>>>

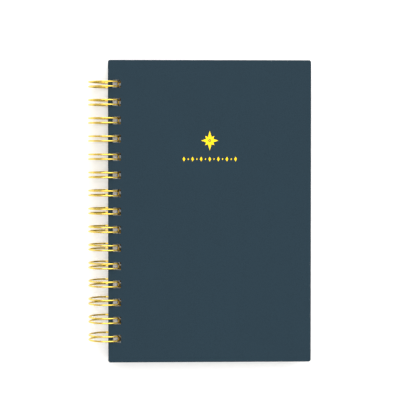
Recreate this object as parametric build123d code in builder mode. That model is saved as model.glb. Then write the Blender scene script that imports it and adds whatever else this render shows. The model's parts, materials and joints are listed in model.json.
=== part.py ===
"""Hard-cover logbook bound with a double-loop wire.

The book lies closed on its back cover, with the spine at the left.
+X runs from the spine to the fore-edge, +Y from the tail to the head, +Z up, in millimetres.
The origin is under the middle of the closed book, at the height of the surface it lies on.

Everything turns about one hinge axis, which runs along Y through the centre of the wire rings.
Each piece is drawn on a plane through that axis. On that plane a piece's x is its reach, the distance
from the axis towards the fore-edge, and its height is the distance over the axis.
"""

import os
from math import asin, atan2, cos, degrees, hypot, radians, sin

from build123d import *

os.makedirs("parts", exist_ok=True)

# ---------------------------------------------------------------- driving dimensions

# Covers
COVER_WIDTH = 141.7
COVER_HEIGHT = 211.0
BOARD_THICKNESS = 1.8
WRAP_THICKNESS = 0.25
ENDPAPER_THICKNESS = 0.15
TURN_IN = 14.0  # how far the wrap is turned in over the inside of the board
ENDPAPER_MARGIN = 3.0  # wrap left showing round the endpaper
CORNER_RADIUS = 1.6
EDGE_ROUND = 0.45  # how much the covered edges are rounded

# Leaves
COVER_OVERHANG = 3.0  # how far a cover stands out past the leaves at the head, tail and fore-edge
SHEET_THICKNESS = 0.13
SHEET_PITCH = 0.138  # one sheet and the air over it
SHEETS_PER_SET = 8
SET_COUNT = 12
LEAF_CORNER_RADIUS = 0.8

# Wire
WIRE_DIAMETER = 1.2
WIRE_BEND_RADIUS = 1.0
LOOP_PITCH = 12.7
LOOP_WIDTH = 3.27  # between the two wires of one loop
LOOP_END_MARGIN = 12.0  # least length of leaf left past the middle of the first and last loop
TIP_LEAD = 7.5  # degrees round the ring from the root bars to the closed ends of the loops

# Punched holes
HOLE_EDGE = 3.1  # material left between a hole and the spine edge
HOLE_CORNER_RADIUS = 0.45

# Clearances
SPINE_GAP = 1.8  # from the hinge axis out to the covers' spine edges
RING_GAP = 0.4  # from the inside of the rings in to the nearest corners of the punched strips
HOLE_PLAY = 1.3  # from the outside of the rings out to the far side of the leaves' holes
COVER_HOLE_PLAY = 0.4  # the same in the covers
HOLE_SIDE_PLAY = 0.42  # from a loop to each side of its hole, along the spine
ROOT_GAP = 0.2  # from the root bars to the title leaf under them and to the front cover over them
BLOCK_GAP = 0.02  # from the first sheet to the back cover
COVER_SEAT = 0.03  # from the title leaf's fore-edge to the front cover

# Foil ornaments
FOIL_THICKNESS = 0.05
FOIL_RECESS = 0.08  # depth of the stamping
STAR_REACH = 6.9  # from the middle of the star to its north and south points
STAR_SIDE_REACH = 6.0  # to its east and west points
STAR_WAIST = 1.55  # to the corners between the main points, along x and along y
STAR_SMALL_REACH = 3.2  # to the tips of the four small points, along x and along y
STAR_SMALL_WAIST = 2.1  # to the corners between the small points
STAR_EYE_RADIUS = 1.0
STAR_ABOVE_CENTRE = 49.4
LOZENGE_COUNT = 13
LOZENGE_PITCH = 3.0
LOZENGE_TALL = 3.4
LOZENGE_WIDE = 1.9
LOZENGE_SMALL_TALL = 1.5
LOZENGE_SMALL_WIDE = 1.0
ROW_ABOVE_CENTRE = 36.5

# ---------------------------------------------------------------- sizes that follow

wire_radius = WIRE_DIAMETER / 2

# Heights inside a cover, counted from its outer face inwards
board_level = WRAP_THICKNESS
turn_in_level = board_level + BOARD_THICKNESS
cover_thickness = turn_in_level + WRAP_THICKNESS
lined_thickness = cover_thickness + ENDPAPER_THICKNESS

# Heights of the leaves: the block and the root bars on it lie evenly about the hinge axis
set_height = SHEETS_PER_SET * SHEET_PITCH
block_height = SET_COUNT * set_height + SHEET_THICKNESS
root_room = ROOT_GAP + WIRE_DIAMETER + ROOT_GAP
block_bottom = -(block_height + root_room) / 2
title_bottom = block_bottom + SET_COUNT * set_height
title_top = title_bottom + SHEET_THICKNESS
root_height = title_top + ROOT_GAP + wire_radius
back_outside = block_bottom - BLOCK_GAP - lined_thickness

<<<

→ Task directions
Using the data above, return each line exactly as written.

→ The answer
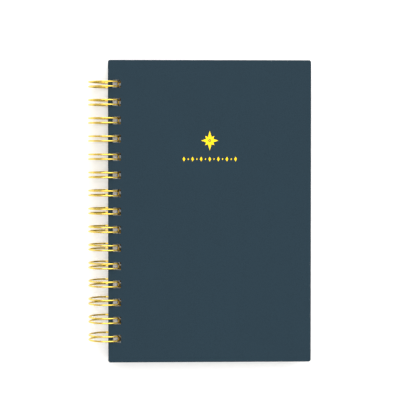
Recreate this object as parametric build123d code in builder mode. That model is saved as model.glb. Then write the Blender scene script that imports it and adds whatever else this render shows. The model's parts, materials and joints are listed in model.json.
=== part.py ===
"""Hard-cover logbook bound with a double-loop wire.

The book lies closed on its back cover, with the spine at the left.
+X runs from the spine to the fore-edge, +Y from the tail to the head, +Z up, in millimetres.
The origin is under the middle of the closed book, at the height of the surface it lies on.

Everything turns about one hinge axis, which runs along Y through the centre of the wire rings.
Each piece is drawn on a plane through that axis. On that plane a piece's x is its reach, the distance
from the axis towards the fore-edge, and its height is the distance over the axis.
"""

import os
from math import asin, atan2, cos, degrees, hypot, radians, sin

from build123d import *

os.makedirs("parts", exist_ok=True)

# ---------------------------------------------------------------- driving dimensions

# Covers
COVER_WIDTH = 141.7
COVER_HEIGHT = 211.0
BOARD_THICKNESS = 1.8
WRAP_THICKNESS = 0.25
ENDPAPER_THICKNESS = 0.15
TURN_IN = 14.0  # how far the wrap is turned in over the inside of the board
ENDPAPER_MARGIN = 3.0  # wrap left showing round the endpaper
CORNER_RADIUS = 1.6
EDGE_ROUND = 0.45  # how much the covered edges are rounded

# Leaves
COVER_OVERHANG = 3.0  # how far a cover stands out past the leaves at the head, tail and fore-edge
SHEET_THICKNESS = 0.13
SHEET_PITCH = 0.138  # one sheet and the air over it
SHEETS_PER_SET = 8
SET_COUNT = 12
LEAF_CORNER_RADIUS = 0.8

# Wire
WIRE_DIAMETER = 1.2
WIRE_BEND_RADIUS = 1.0
LOOP_PITCH = 12.7
LOOP_WIDTH = 3.27  # between the two wires of one loop
LOOP_END_MARGIN = 12.0  # least length of leaf left past the middle of the first and last loop
TIP_LEAD = 7.5  # degrees round the ring from the root bars to the closed ends of the loops

# Punched holes
HOLE_EDGE = 3.1  # material left between a hole and the spine edge
HOLE_CORNER_RADIUS = 0.45

# Clearances
SPINE_GAP = 1.8  # from the hinge axis out to the covers' spine edges
RING_GAP = 0.4  # from the inside of the rings in to the nearest corners of the punched strips
HOLE_PLAY = 1.3  # from the outside of the rings out to the far side of the leaves' holes
COVER_HOLE_PLAY = 0.4  # the same in the covers
HOLE_SIDE_PLAY = 0.42  # from a loop to each side of its hole, along the spine
ROOT_GAP = 0.2  # from the root bars to the title leaf under them and to the front cover over them
BLOCK_GAP = 0.02  # from the first sheet to the back cover
COVER_SEAT = 0.03  # from the title leaf's fore-edge to the front cover

# Foil ornaments
FOIL_THICKNESS = 0.05
FOIL_RECESS = 0.08  # depth of the stamping
STAR_REACH = 6.9  # from the middle of the star to its north and south points
STAR_SIDE_REACH = 6.0  # to its east and west points
STAR_WAIST = 1.55  # to the corners between the main points, along x and along y
STAR_SMALL_REACH = 3.2  # to the tips of the four small points, along x and along y
STAR_SMALL_WAIST = 2.1  # to the corners between the small points
STAR_EYE_RADIUS = 1.0
STAR_ABOVE_CENTRE = 49.4
LOZENGE_COUNT = 13
LOZENGE_PITCH = 3.0
LOZENGE_TALL = 3.4
LOZENGE_WIDE = 1.9
LOZENGE_SMALL_TALL = 1.5
LOZENGE_SMALL_WIDE = 1.0
ROW_ABOVE_CENTRE = 36.5

# ---------------------------------------------------------------- sizes that follow

wire_radius = WIRE_DIAMETER / 2

# Heights inside a cover, counted from its outer face inwards
board_level = WRAP_THICKNESS
turn_in_level = board_level + BOARD_THICKNESS
cover_thickness = turn_in_level + WRAP_THICKNESS
lined_thickness = cover_thickness + ENDPAPER_THICKNESS

# Heights of the leaves: the block and the root bars on it lie evenly about the hinge axis
set_height = SHEETS_PER_SET * SHEET_PITCH
block_height = SET_COUNT * set_height + SHEET_THICKNESS
root_room = ROOT_GAP + WIRE_DIAMETER + ROOT_GAP
block_bottom = -(block_height + root_room) / 2
title_bottom = block_bottom + SET_COUNT * set_height
title_top = title_bottom + SHEET_THICKNESS
root_height = title_top + ROOT_GAP + wire_radius
back_outside = block_bottom - BLOCK_GAP - lined_thickness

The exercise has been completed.